Korda dropped four strokes in a three-hole stretch — making a bogey on the par-4 14th, a double bogey on the par-3 15th and a bogey on the par-4 16th — before rallying with the eagle putt across the green on 17 and an approach to a foot on 18.

"Gosh, I thought that the tournament was over going into 17," Korda said. "I just kind of gave myself a chance. I knew that if I rolled that eagle in, I had to birdie the last."

On the first extra trip down 18, Korda missed a 12-foot birdie try from the back fringe after Ko got up and down for par after hitting to the grandstand wall over the green.

"Every win has a story," Korda said. "This one was definitely — just with the struggles of last year and just with today as well, I thought I completely lost it."

Soon after the victory, she talked to her sister Jessica, a fellow LPGA player who is close to giving birth to her first child: "She was like, 'I thought you were going to send me into labor.'"

Ko three-putted after leaving her 30-foot birdie putt short.

"Other than that, I don't feel like I lost the tournament," said Ko, a two-time major champion and a former No. 1 in the Women's World Golf Rankings. "I made a great eagle on 17, great par on 18, and then Nelly just went eagle as well and then birdied the last."

Feeding off the home crowd, Korda picked up her ninth LPGA Tour victory and first since the 2022 Pelican Women's Championship, another Florida event and played about an hour south of Bradenton.

"I think even when I was down, they were so, so positive and keeping me in it," Korda said of Sunday's support. "It was such a grind out there, so back and forth. I felt like I never really got anything going. I just can't even believe it right now."

Megan Khang was third at 8 under after a 72, while Lucy Li (69) and Ayaka Furue (73) were another stroke back in fourth.

After the two Florida events to open the 2024 schedule, the tour takes a break until resuming Feb. 22 with the Honda LPGA Thailand, the start of a three-tournament Asia swing.


Olesen runs away

RAS AL KHAIMAH, United Arab Emirates — Denmark's Thorbjorn Olesen extended his overnight lead to win the DP World Tour's Ras Al Khaimah Championship by six shots over countryman Rasmus Hojgaard.

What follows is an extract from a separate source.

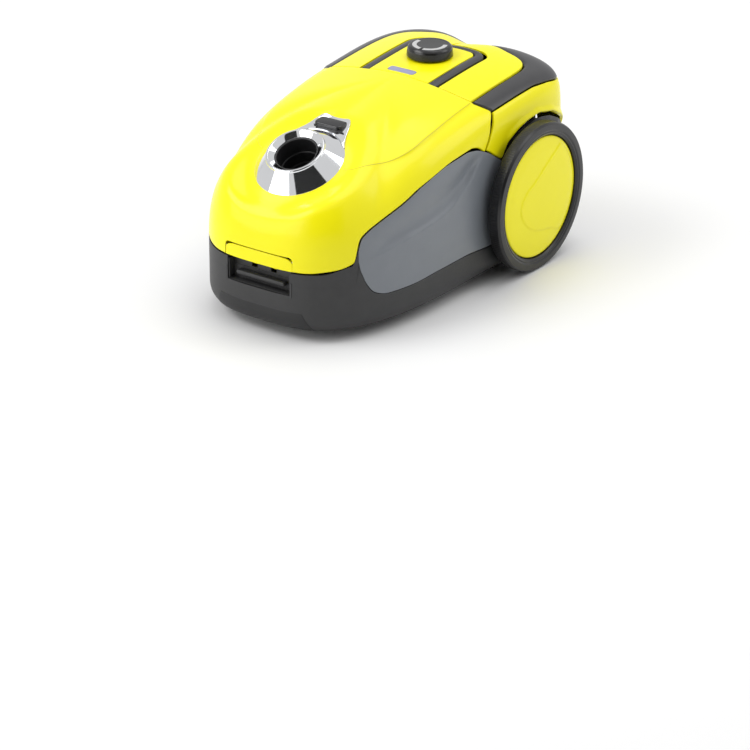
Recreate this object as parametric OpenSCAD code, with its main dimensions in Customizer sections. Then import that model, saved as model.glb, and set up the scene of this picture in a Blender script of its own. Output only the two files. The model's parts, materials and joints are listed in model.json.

The 34-year-old Olesen closed with a 5-under 67 to finish at 27-under 261, clinching his eighth victory on the Europe-based circuit and first since the Thailand Classic last February.

On Sunday at Al Hamra Golf Club, Olesen had five birdies to go with an eagle on the par-5 eighth, with his only blip a double bogey on the second hole of the day, where he needed four shots to reach the green.

His second-round 62 on Friday tied the course record and is the lowest score so far in the 2023-24 season.

"It's very special," said Olesen, who praised Hojgaard. "You've got one of the most solid players right behind you, so I knew it was going to be tough."

Hojgaard's closing 69 helped him avoid sharing second place with France's Frederic Lacroix (68), who was alone in third at 20 under. Five players shared fourth at 17 under.

This was the third straight DP World Tour event held in the United Arab Emirates, after the Dubai Invitational and the Dubai Desert Classic. The circuit moves on from the UAE but remains in the Middle East with the Bahrain Championship, which starts Thursday.